Beranda » Merapi, Antara Mitos dan Kepercayaan

Merapi, Antara Mitos dan Kepercayaan



Yogyakarta adalah kota yang dikenal dengan keragaman budaya serta pariwisatanya. Banyak sekali tempat yang dapat menjadi wisata di Yogyakarta. Mulai dari keeksotikan Gunung Merapi hingga indahnya pantai di pesisir selatan.
Yogyakarta pun sangat identik dengan mitos dan klenik yang berkembang di masyarakatnya. Beberapa kepercayaan merupakan hasil turun temurun dari nenek moyang yang dianggap sebagai kebudayaan yang masih sangat kental.
Gunung Merapi adalah salah satu gunung aktif yang setiap empat tahun sekali memuntahkan perutnya.
Diambil dari buku karangan Lucas Sasongko Triyoga, menurut Mitologi Kawastu asal usul dari Gunung Merapi, konon sewaktu Pulau Jawa diciptakan keadaannya tidak seimbang condong miring ke Barat, karena di ujung Barat ada Gunung Jamurdipo. Atas prakarsa Dewa Krincingwesi, Jamurdipo akan dipindah ke bagian tengah untuk menyeimbangkan Pulau Jawa. Pada saat bersamaan, di tengah Pulau Jawa terdapat dua empu kakak-beradik, empu Rama dan Permadi, yang tengah membuat keris pusaka Tanah Jawa. Meskipun oleh para dewa telah diperingatkan untuk memindahkan keegiatannya, kedua empu tersebut berkeras untuk tetap membuat pusaka ditengah Pulau Jawa. Maka murkalah Dewa Kerincingwesi, Gunung Jamurdipo kemudian diangkat dan dijatuhkan dilokasi tempat Empu Rama dan Permadi tadi membuat pusaka, hingga akhirnya mereka pun terkubur hidup-hidup. Untuk memperingati kedua empu tadi, maka digantilah nama Gunung Jamurdipo menjadi Merapi yang berarti tempat perapian Empu Rama dan Permadi. Roh dari kedua empu tadipun dipercaya menjadi raja penguasa mahluk halus yang menempati Merapi.

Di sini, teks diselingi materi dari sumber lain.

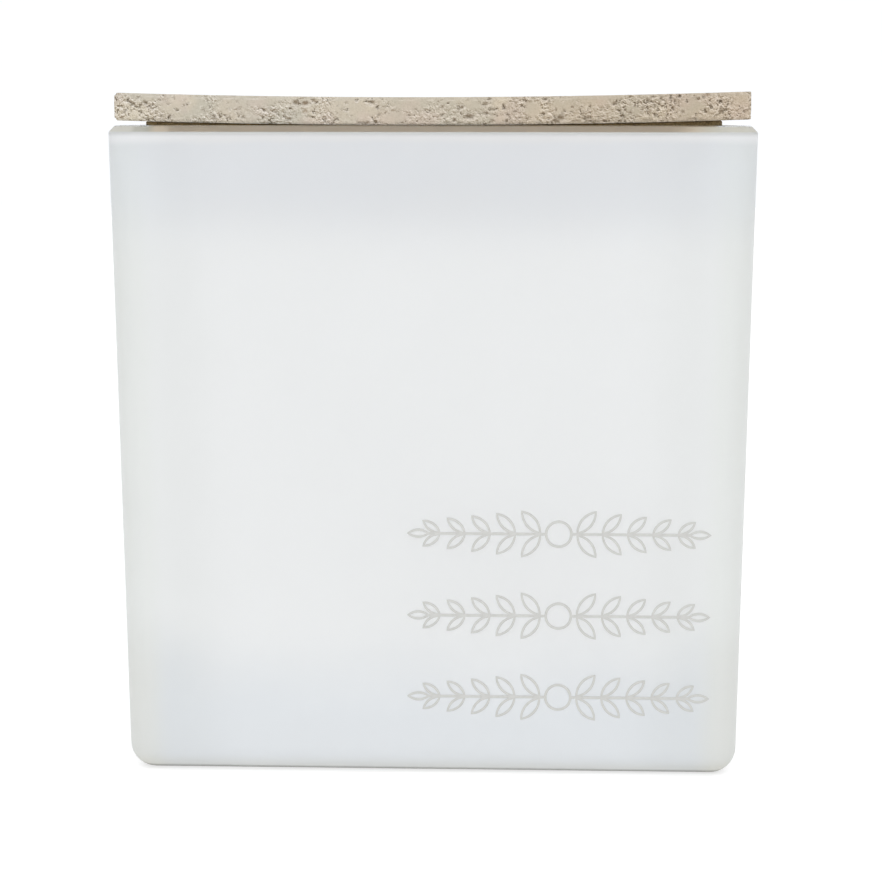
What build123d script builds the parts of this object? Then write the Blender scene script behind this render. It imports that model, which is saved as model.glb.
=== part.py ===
from build123d import *
import math
import os

# Square unity candle: a thick frosted-glass jar with poured wax and four wicks,
# closed by a thin stone slab with a locating plate and a silicone seal.
# Millimetres. +Z up, front face towards -Y, origin under the middle of the foot.

# ---- glass jar
TOP_W = 152.0            # outside width across the flats at the rim
JAR_H = 154.3            # height of the glass alone
DRAFT = 1.13             # degrees per side: the jar narrows towards its foot
EDGE_R = 6.4             # upright outside edges
FOOT_R = 5.9             # edge between the sides and the underside
WALL = 7.2               # wall thickness
RIM_BEVEL = 1.6          # 45 degree bevel round the outside of the rim
RIM_BEVEL_TOP_R = 0.8    # softened edge between the bevel and the rim's flat
RIM_BEVEL_LOW_R = 0.4    # crisper edge between the bevel and the sides
RIM_R_IN = 2.0           # rounding of the rim, inside
FLOOR_T = 16.0           # thickness of the glass floor
CAV_EDGE_R_LOW = 9.0     # upright inside edges, at the floor
CAV_EDGE_R_TOP = 4.0     # and at the rim: they get tighter upwards
CAV_FLOOR_R = 7.0        # inside edge between floor and walls

# ---- wax and wicks
WAX_LEVEL = 131.5        # height of the wax surface above the foot
WAX_GAP = 0.05           # all-round gap between wax and glass
WICK_PITCH = 66.0        # centre to centre, 2 x 2
WICK_D = 2.8
WICK_OUT = 8.5           # length above the wax
TAB_D = 20.0             # sustainer disc
TAB_T = 0.4
TAB_RIM_H = 0.9          # turned-up rim of the disc
NECK_D = 4.4
NECK_H = 8.0
STICKER_D = 18.0
STICKER_T = 1.0

# ---- lid
LID_W = 148.2            # slab across the flats
LID_T = 6.45
LID_BOW = 1.18           # rise of the underside over half the slab's width
LID_BOW_X = -5.3         # where across the slab the underside is lowest
LID_CORNER_R = 1.6
LID_EDGE_R = 0.7
LID_GAP = 0.1            # under the slab's lowest line, above the rim
PLUG_W = 136.0
PLUG_EDGE_R = 4.0
PLUG_BELOW_RIM = 7.0
GROOVE_D = 1.6           # depth of the seal's groove
GROOVE_H = 2.6
GROOVE_Z = 1.7           # from the plug's underside to the groove
SEAL_W = 136.8           # across the seal's lip

# ---- printed rows on the front face
ROW_X0 = -5.6
ROW_X1 = 66.2
ROW_Z = (58.6, 38.9, 19.2)   # height of each row's middle above the foot
INK_T = 0.10
INK_W = 0.62             # width of a printed line

t = math.tan(math.radians(DRAFT))


def outside_w(z):
    return TOP_W - 2 * (JAR_H - z) * t


def cavity_edge_r(z):
    k = (z - FLOOR_T) / (JAR_H - FLOOR_T)
    return CAV_EDGE_R_LOW + (CAV_EDGE_R_TOP - CAV_EDGE_R_LOW) * k


def drafted_block(z0, z1, w0, w1, r0, r1):
    low = Plane.XY.offset(z0) * RectangleRounded(w0, w0, r0)
    high = Plane.XY.offset(z1) * RectangleRounded(w1, w1, r1)
    return loft([low, high], ruled=True)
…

Menurut penduduk Kawastu, Merapi bukan hanya sebagai gunung tetapi juga sebagai Keraton Mahluk Halus yang dipimpin oleh kedua empu tadi. Seperti halnya Keraton Kesultanan Ngayogyakarta, Keraton mahluk halus ini pun memiliki seluruh sarana dan prasarana kehidupan organisasi pemerintahan seperti rakyat, raja, kendaraan, ternak, tanah pertanian, jalan raya dan sebagainya. Rakyat keraton ini adalah segala jenis mahluk halus yang tinggal disekitar kawasan Merapi. Sedangkan pasukan prajurit atau abdi dalem dianggap sebagai roh-roh manusia yang semasa hidupnya berkelakuan baik.
Mereka yang semasa hidupnya berkelakuan baik akan diijinkan untuk tinggal di Keraton Merapi astaupun di Keraton Mahluk Halus Laut Selatan yang dipimpin Kanjeng Ratu Kidul. Sungai dan jurang dipercayai penduduk Merapi sebagai jalan raya yang menghubungkan antara Keraton Mahluk Halus Gunung Merapi dan Keraton Mahluk Halus Laut Selatan.

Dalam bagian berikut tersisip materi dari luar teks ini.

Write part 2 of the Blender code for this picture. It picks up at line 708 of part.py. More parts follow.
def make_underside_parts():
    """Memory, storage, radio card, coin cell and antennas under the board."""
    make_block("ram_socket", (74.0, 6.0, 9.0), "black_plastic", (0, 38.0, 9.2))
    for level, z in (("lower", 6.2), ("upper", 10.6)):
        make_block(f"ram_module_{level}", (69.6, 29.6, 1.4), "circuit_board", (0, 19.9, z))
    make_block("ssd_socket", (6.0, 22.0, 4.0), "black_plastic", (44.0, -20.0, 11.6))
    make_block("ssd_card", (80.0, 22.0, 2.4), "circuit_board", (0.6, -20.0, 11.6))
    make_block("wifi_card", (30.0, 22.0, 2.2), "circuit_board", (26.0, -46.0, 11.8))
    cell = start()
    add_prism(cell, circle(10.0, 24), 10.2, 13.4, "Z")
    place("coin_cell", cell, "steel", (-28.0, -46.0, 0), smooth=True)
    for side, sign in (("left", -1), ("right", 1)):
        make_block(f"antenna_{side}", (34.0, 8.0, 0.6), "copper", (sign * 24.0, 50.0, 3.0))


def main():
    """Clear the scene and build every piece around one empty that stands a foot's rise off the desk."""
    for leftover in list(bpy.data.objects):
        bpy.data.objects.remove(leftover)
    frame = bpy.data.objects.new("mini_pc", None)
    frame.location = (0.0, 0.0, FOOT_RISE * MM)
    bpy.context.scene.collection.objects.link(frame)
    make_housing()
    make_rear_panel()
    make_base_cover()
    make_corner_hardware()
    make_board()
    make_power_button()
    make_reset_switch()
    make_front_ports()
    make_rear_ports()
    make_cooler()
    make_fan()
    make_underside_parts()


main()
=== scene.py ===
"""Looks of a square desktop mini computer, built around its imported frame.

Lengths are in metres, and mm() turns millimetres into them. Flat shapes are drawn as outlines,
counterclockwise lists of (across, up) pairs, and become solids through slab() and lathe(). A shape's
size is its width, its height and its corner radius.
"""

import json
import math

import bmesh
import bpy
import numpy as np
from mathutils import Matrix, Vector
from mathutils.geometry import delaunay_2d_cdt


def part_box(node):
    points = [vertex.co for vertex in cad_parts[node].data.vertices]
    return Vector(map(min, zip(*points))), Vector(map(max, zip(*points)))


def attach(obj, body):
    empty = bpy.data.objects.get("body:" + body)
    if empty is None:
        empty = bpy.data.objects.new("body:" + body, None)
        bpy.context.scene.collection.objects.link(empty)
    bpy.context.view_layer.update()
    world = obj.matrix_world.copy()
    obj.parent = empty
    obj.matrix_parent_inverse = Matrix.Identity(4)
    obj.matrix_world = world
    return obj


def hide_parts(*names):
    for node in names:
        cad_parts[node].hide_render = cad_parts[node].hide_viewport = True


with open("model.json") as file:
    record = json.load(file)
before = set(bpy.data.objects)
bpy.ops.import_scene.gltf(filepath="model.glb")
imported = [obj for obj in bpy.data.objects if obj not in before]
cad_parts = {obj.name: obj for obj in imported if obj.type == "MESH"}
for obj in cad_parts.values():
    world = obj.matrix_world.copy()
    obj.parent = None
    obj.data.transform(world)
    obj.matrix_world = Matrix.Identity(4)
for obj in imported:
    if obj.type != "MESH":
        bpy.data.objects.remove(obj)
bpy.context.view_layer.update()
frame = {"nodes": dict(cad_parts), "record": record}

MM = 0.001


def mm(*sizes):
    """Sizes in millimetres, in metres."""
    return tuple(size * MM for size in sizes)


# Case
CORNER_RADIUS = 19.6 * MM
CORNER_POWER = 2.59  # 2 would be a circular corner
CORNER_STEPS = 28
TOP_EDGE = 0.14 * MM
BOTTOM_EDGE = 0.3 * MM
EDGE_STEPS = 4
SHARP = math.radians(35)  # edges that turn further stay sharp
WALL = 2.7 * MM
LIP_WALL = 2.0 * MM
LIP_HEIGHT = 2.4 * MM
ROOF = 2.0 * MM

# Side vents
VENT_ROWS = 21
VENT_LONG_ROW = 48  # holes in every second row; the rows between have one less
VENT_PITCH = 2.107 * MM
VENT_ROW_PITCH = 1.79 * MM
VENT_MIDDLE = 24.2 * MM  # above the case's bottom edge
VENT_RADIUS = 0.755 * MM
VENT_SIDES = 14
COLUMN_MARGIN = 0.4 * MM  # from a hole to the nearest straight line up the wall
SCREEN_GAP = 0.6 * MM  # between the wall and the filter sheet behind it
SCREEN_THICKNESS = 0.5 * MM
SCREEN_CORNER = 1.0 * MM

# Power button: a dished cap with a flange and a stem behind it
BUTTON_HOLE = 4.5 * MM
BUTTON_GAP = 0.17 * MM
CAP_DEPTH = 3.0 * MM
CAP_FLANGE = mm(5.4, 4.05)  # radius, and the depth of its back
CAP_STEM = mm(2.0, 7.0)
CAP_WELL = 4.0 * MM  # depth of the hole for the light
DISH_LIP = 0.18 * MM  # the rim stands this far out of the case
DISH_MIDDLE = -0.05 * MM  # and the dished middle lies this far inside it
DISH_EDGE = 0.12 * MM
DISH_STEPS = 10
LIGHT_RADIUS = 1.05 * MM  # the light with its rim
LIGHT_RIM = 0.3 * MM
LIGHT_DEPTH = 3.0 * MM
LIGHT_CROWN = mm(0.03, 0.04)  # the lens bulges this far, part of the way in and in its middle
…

Nama-nama tokoh penghuni Keraton Merapi, selain Empu Rama dan Permadi, dikenal penduduk melalui doa-doa selamatan, yang selalu menyebutkan nama-nama mahluk halus penghuni Merapi, untuk dimintai berkat keselamatan. Tokoh itu adalah Nyai Gadung Melati. Tokoh ini disebut Gadung Melati karena selalu mengenakan pakaian berwarna hijau daun melati. Kemungkinan warna ini diidentikan dengan tugasnya yaitu memelihara kehijauan tanaman Merapi. Selanjutnya adalah Kartadimeja. Tokoh ini bertugas memelihara ternak Keraton dan sebagai komandan pasukan mahluk halus keraton. Ia merupakan tokoh yang sangat dicintai oleh masyarakat karena kemunculannya sering ditandai sebagai peringatan kapan Merapi akan memuntahkan perutnya serta bagaimana caranya agar penduduk selamat. Kemudian, ada satu tokoh lagi yaitu Eyang Sapujagad yang tinggal dipasar Bubardi bawah kawah, bertugas untuk mengatur keadaan alam Merapi. Yang terakhir adalah Kyai Petruk yang dikenal sebagai salah satu prajurit Merapi, sama dengan Kartadimeja ia sering kali memberitahu penduduk bila akan terjadi letusan dan cara penyelamatan diri.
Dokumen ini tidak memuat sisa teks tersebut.